Copy the records below verbatim, from the first line through the line containing "return extrude(Plane.YZ *", inclusive, and output nothing else.

_THE DATA_:
┄┄┄┄┄┄┄┄┄┄┄┄┄┄┄┄┄┄┄┄

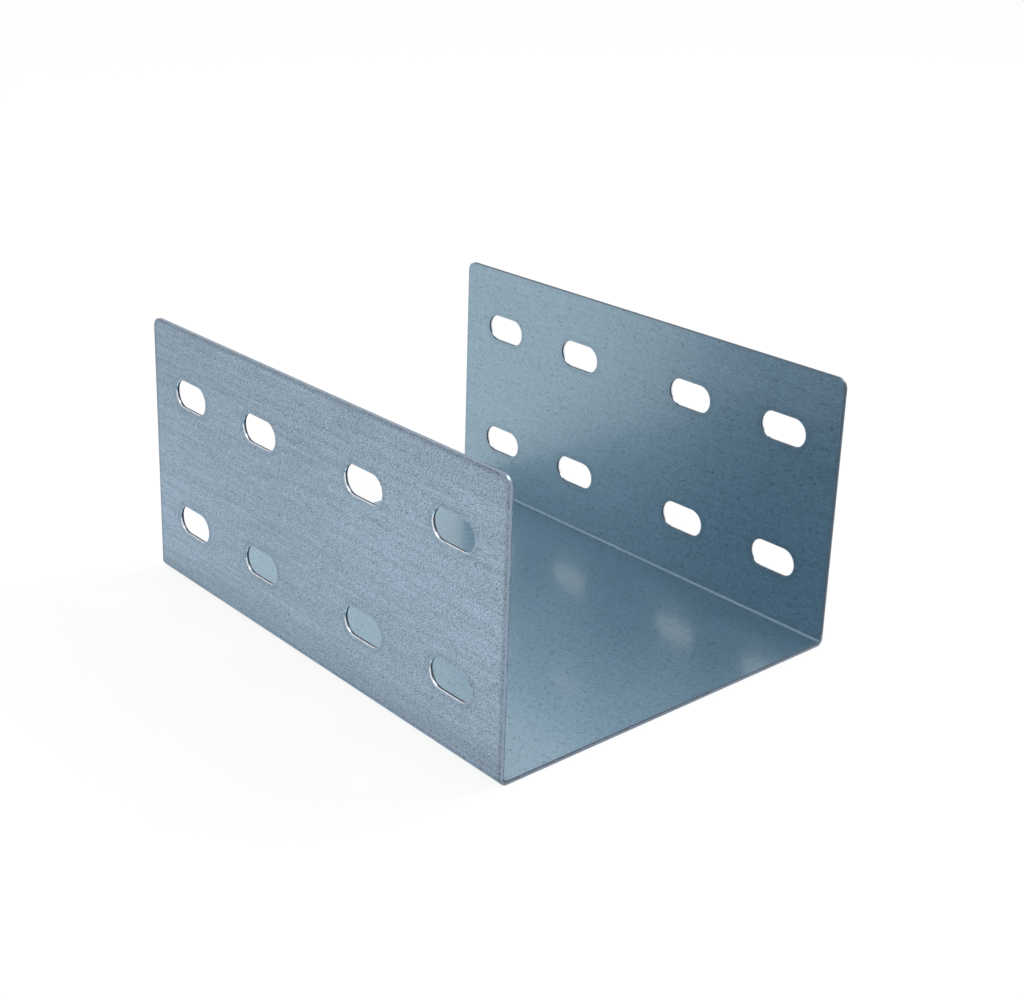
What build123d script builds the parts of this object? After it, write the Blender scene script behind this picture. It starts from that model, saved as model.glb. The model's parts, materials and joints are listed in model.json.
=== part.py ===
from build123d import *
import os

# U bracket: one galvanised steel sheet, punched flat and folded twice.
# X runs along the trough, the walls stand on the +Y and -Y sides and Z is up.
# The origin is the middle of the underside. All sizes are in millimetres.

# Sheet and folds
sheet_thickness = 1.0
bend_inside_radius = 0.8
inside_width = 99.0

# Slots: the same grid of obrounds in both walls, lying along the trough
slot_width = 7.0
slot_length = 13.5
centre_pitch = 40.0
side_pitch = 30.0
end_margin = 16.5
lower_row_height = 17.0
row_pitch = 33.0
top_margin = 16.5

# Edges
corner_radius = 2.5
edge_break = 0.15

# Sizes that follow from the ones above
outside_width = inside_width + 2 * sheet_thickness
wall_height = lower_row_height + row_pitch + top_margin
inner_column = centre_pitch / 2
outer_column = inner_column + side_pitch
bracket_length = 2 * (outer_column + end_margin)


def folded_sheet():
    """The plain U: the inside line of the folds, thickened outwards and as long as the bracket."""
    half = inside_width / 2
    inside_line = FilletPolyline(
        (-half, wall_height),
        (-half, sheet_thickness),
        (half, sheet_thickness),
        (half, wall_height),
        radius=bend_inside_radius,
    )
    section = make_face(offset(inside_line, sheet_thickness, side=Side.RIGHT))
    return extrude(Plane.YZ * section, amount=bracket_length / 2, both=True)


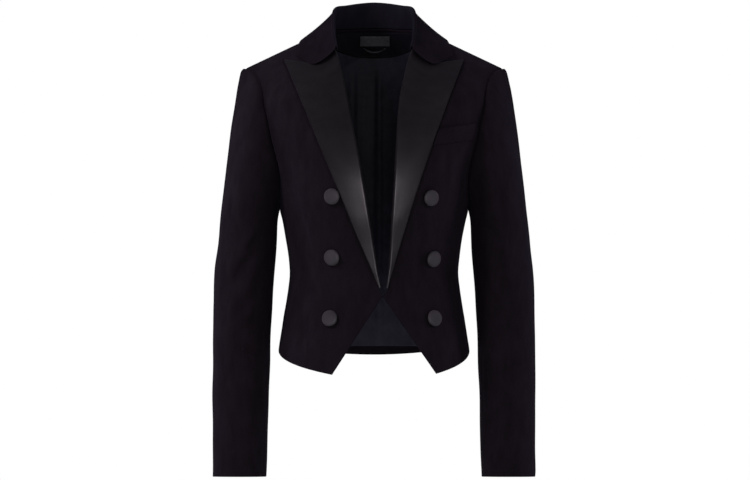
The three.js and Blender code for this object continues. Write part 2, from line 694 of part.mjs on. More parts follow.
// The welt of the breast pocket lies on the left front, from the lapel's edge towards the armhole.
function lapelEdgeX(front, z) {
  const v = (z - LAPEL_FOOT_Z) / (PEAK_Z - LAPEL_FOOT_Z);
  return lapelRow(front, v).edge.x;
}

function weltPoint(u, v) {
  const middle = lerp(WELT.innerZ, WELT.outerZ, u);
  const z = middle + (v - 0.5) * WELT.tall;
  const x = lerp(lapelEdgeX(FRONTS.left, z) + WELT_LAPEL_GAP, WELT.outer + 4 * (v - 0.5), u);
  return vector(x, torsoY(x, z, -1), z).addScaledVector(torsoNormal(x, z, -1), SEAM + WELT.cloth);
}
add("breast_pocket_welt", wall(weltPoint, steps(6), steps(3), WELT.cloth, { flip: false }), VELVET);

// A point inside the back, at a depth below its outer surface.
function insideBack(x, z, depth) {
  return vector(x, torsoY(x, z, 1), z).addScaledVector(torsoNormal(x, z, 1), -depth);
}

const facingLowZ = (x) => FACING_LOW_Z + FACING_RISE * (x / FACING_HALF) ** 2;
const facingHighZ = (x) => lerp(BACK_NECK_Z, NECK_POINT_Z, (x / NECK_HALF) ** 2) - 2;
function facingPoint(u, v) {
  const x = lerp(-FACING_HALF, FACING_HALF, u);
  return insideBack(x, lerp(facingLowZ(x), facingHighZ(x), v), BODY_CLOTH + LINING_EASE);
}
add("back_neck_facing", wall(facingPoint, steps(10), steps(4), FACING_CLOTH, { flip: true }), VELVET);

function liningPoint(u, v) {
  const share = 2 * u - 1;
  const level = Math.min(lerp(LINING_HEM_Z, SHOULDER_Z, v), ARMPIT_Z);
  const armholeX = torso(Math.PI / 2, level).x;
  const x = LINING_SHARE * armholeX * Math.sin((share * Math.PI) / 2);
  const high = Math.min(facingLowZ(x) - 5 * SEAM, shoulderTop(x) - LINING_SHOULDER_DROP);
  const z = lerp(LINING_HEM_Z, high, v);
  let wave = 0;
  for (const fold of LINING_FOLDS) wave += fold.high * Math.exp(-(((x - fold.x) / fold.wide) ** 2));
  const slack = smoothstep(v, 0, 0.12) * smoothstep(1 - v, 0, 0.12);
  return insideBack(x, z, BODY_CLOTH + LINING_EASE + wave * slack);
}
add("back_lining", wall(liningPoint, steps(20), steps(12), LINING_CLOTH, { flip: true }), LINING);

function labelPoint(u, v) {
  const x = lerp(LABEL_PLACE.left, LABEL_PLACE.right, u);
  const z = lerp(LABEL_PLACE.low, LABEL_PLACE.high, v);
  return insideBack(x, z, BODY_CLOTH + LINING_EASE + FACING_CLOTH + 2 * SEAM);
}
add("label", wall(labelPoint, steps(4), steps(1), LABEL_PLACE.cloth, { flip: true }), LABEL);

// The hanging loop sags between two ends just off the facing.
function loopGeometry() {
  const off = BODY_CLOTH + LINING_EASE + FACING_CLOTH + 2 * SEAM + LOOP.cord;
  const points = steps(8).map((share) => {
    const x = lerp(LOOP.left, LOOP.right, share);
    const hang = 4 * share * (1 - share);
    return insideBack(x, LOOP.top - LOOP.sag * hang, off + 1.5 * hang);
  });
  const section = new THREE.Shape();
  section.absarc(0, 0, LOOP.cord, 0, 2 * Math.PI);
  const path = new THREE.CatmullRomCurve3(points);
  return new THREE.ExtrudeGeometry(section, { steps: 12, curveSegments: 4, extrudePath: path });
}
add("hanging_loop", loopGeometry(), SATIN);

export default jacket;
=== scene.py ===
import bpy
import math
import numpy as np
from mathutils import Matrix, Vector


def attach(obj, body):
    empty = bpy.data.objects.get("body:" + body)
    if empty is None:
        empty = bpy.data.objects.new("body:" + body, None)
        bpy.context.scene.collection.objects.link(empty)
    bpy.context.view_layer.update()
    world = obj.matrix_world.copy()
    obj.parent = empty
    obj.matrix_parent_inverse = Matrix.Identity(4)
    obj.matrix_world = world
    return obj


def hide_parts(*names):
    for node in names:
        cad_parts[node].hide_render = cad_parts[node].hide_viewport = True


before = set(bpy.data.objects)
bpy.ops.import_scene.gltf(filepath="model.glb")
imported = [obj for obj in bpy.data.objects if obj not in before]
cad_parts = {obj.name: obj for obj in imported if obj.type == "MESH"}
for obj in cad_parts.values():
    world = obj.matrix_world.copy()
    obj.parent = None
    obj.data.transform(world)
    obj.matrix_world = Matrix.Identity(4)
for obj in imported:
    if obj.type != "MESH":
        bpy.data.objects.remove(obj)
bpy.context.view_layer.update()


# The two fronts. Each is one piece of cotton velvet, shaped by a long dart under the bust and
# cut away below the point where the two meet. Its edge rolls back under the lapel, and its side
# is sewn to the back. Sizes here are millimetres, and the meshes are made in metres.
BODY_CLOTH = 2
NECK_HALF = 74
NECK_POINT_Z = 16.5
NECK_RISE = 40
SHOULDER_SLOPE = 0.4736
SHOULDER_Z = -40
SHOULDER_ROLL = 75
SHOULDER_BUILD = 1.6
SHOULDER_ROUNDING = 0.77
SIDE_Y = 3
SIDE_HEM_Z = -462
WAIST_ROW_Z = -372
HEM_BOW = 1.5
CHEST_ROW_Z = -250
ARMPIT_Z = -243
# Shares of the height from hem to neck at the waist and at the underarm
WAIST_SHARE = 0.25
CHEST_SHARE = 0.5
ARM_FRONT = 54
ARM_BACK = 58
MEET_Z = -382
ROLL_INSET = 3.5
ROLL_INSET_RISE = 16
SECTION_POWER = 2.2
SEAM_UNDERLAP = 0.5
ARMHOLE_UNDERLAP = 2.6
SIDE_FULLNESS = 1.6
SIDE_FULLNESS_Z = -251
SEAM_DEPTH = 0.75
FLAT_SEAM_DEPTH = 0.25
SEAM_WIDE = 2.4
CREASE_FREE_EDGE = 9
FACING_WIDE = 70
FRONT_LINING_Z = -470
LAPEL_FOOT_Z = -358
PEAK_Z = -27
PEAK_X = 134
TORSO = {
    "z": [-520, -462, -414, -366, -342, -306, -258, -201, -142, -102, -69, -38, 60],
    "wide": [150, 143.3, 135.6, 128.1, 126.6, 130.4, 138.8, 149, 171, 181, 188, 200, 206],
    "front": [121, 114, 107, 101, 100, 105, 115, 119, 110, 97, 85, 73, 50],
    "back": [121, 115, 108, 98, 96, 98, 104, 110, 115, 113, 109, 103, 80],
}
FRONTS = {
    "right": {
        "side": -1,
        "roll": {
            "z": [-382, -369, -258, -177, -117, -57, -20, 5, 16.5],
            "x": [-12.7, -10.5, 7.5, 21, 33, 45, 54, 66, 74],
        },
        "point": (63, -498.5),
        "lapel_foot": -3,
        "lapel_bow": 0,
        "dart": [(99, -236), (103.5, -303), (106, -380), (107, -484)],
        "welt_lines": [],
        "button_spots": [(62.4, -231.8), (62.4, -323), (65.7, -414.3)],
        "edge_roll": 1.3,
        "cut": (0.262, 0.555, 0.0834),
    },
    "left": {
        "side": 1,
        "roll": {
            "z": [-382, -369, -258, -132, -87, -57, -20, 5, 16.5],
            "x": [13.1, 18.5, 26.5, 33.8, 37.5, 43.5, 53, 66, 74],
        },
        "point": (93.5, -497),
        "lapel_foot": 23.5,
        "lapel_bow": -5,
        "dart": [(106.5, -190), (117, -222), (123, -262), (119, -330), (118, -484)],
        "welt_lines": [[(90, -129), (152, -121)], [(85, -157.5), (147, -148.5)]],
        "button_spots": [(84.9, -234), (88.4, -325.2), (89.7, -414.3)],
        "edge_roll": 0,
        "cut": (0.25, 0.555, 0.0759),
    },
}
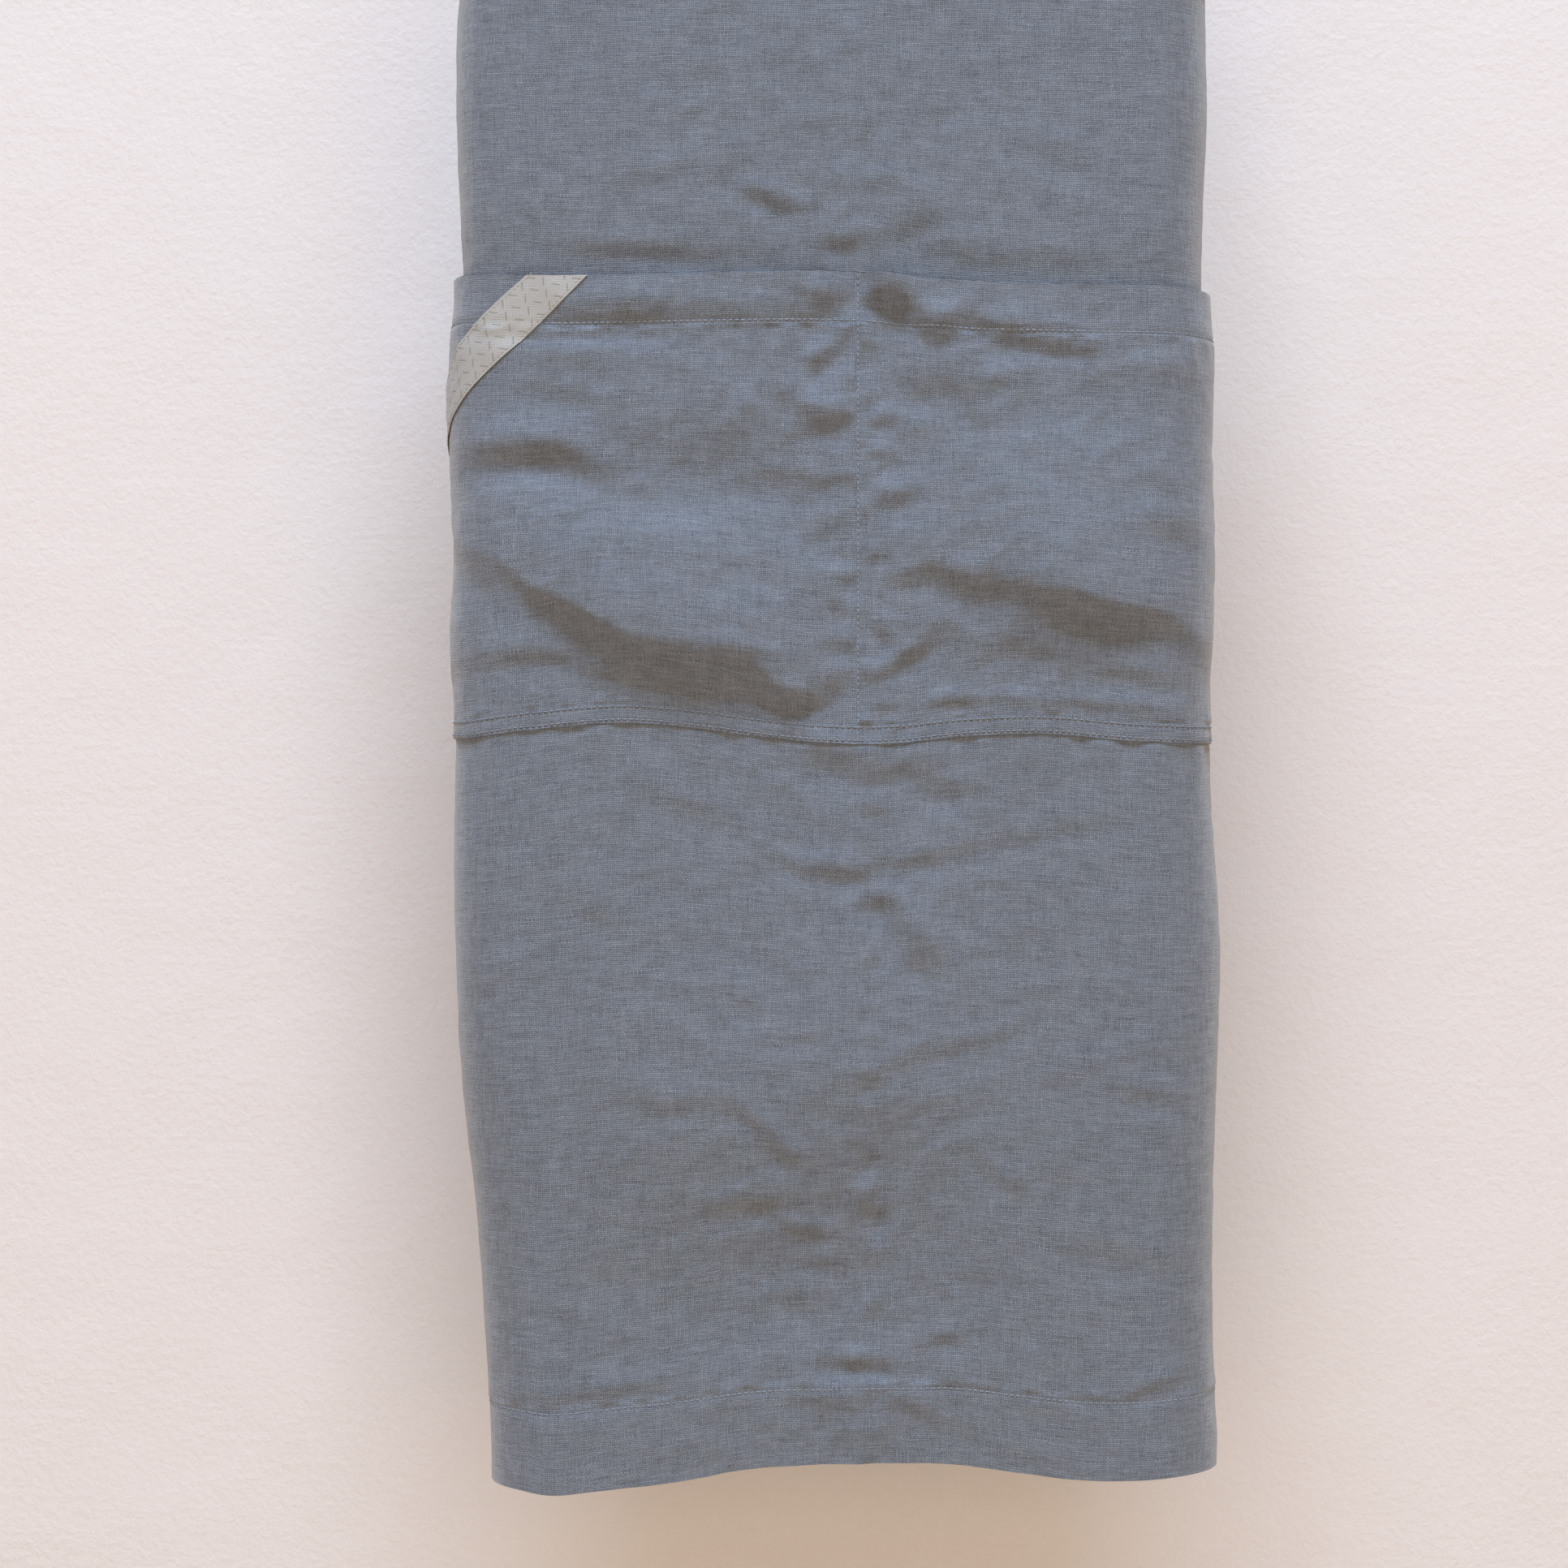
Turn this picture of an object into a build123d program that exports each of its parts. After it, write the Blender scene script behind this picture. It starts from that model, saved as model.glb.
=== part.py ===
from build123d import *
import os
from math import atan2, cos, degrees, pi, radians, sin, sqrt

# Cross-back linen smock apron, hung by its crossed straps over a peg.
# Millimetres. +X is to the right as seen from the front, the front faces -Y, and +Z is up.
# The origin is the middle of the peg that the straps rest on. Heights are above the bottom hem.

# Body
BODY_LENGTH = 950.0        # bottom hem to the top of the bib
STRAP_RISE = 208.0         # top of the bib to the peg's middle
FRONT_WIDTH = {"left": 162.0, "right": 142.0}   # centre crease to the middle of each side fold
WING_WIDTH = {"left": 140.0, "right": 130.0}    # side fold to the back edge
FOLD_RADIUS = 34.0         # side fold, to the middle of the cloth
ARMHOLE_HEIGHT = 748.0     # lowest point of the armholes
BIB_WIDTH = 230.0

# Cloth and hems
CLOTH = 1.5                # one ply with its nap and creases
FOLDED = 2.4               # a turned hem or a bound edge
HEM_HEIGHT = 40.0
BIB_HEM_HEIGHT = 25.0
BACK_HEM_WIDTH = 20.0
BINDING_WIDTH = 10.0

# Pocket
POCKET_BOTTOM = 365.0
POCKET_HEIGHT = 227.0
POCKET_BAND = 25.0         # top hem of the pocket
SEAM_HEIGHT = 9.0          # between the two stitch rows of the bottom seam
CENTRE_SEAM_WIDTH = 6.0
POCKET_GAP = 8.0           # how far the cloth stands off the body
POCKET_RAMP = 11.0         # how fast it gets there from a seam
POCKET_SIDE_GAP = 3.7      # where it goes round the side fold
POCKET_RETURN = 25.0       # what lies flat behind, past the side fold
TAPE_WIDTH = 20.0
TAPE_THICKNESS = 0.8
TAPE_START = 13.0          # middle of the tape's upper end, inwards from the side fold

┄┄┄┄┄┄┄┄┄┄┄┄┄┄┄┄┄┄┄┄

_OUTPUT OF THE TASK_:
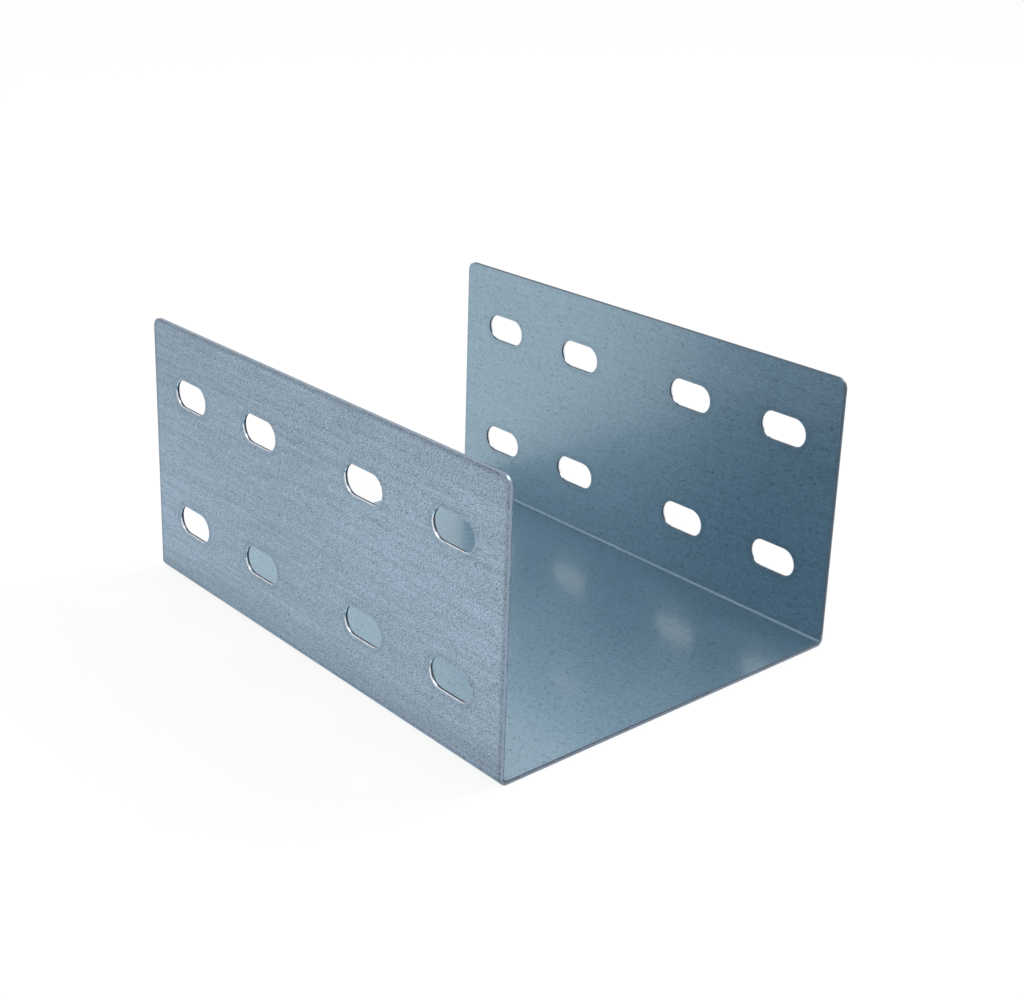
What build123d script builds the parts of this object? After it, write the Blender scene script behind this picture. It starts from that model, saved as model.glb. The model's parts, materials and joints are listed in model.json.
=== part.py ===
from build123d import *
import os

# U bracket: one galvanised steel sheet, punched flat and folded twice.
# X runs along the trough, the walls stand on the +Y and -Y sides and Z is up.
# The origin is the middle of the underside. All sizes are in millimetres.

# Sheet and folds
sheet_thickness = 1.0
bend_inside_radius = 0.8
inside_width = 99.0

# Slots: the same grid of obrounds in both walls, lying along the trough
slot_width = 7.0
slot_length = 13.5
centre_pitch = 40.0
side_pitch = 30.0
end_margin = 16.5
lower_row_height = 17.0
row_pitch = 33.0
top_margin = 16.5

# Edges
corner_radius = 2.5
edge_break = 0.15

# Sizes that follow from the ones above
outside_width = inside_width + 2 * sheet_thickness
wall_height = lower_row_height + row_pitch + top_margin
inner_column = centre_pitch / 2
outer_column = inner_column + side_pitch
bracket_length = 2 * (outer_column + end_margin)


def folded_sheet():
    """The plain U: the inside line of the folds, thickened outwards and as long as the bracket."""
    half = inside_width / 2
    inside_line = FilletPolyline(
        (-half, wall_height),
        (-half, sheet_thickness),
        (half, sheet_thickness),
        (half, wall_height),
        radius=bend_inside_radius,
    )
    section = make_face(offset(inside_line, sheet_thickness, side=Side.RIGHT))
    return extrude(Plane.YZ * section, amount=bracket_length / 2, both=True)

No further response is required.